▶ **INFORMATION SUPPLIED**

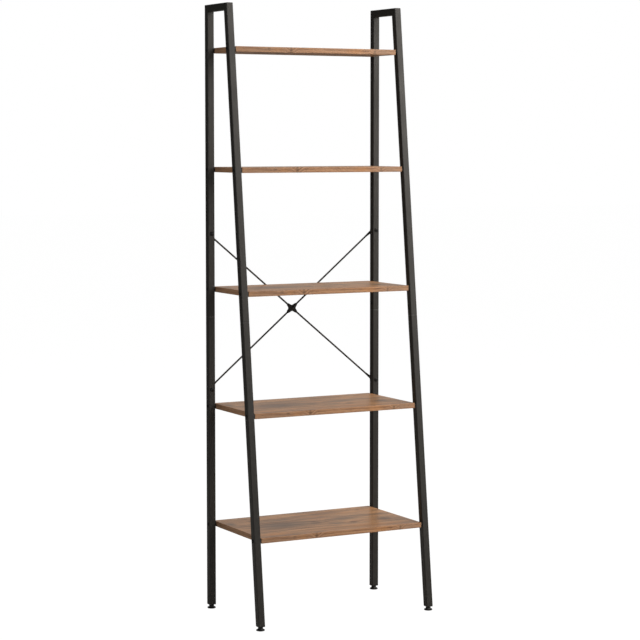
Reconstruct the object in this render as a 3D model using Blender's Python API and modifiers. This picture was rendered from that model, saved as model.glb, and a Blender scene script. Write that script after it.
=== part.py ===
"""Five-tier ladder shelf: two steel side frames, five boards and an X brace.

Metres, +Z up. The front faces -Y, and the origin is on the floor, at the middle of the
shelf's box. The back legs are vertical, and the front legs lean back towards the top.
"""
import math

import bmesh
import bpy
from mathutils import Matrix, Vector

# ---- driving dimensions -------------------------------------------------------------------
FRAME_WIDTH = 0.556            # over the outer faces of the two side frames
FRAME_HEIGHT = 1.720
DEPTH_AT_FLOOR = 0.337         # back face of the back leg to front face of the front leg
DEPTH_AT_TOP = 0.143

TUBE = 0.020                   # outer size of the square tube
TUBE_WALL = 0.0012
TUBE_CORNER = 0.0018           # outer corner radius of the tube
GAP = 0.0003                   # clearance between neighbouring pieces

LEG_END = 0.013                # height of the tubes' open lower ends
SEAM = 0.840                   # height of the joint between the two leg sections
SLEEVE_LENGTH = 0.080
SLEEVE_WALL = 0.0015
JOINT_SCREW_RISE = 0.0185      # joint screw above the seam

BOARD_TOPS = (0.2515, 0.591, 0.9255, 1.2655, 1.600)   # heights of the board tops
BOARD_THICKNESS = 0.015
BOARD_END_GAP = 0.003          # board end to the inner face of the leg
BOARD_SETBACK = 0.0025         # board front edge behind the front face of the leg
BOARD_EDGE = 0.0004
PILOT_DEPTH = 0.034            # depth of a screw hole in a board's end

BRACE_HEIGHTS = (0.632, 1.076) # brace bolts in the back legs
ROD_DIAMETER = 0.005
ROD_AXIS_BEHIND = 0.0035       # brace rod axis behind the back face of the legs
EYE_DIAMETER = 0.015
EYE_THICKNESS = 0.004
EYE_ROD_END = 0.0062           # bolt axis to the welded end of the rod
SPIGOT_DIAMETER = 0.004        # reduced rod end that enters the hub
SPIGOT_LENGTH = 0.006
HUB_TIP = 0.0185               # hub centre to the end of an arm
HUB_TIP_WIDTH = 0.0082
HUB_WAIST_SIDE = 0.0108        # hub centre to its edge between two arms
HUB_WAIST_TOP = 0.0083
HUB_THICKNESS = 0.0090
HUB_EDGE = 0.0008
HUB_SIDE_STEPS = 5             # straight steps along each hollow side of the star

SHELF_SCREW = {"head": 0.0100, "height": 0.0024, "shank": 0.0048, "length": 0.0560, "key": 0.0040}
JOINT_SCREW = {"head": 0.0090, "height": 0.0018, "shank": 0.0050, "length": 0.0090, "key": 0.0032}
BRACE_BOLT = {"head": 0.0120, "height": 0.0034, "shank": 0.0060, "length": 0.0268, "key": 0.0040}
SCREW_SIDES = 12
KEY_DEPTH_SHARE = 0.6          # depth of the hexagon socket, as a share of the head

PLUG_HEIGHT = 0.019            # part of the plug inside the tube
FLANGE = 0.0016                # plug's rim under the tube end
STUD_DIAMETER = 0.008
STUD_TOP = 0.045
COLLAR_DIAMETER = 0.014
PAD_DIAMETER = 0.0235
PAD_EDGE = 0.0030              # height of the pad's upright edge
CONE_TOP = 0.0066
FOOT_SIDES = 20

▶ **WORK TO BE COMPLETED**
Pull out every line in the data above that has the word "from".

▶ **SOLUTION TO THE EXERCISE**
Reconstruct the object in this render as a 3D model using Blender's Python API and modifiers. This picture was rendered from that model, saved as model.glb, and a Blender scene script. Write that script after it.
from mathutils import Matrix, Vector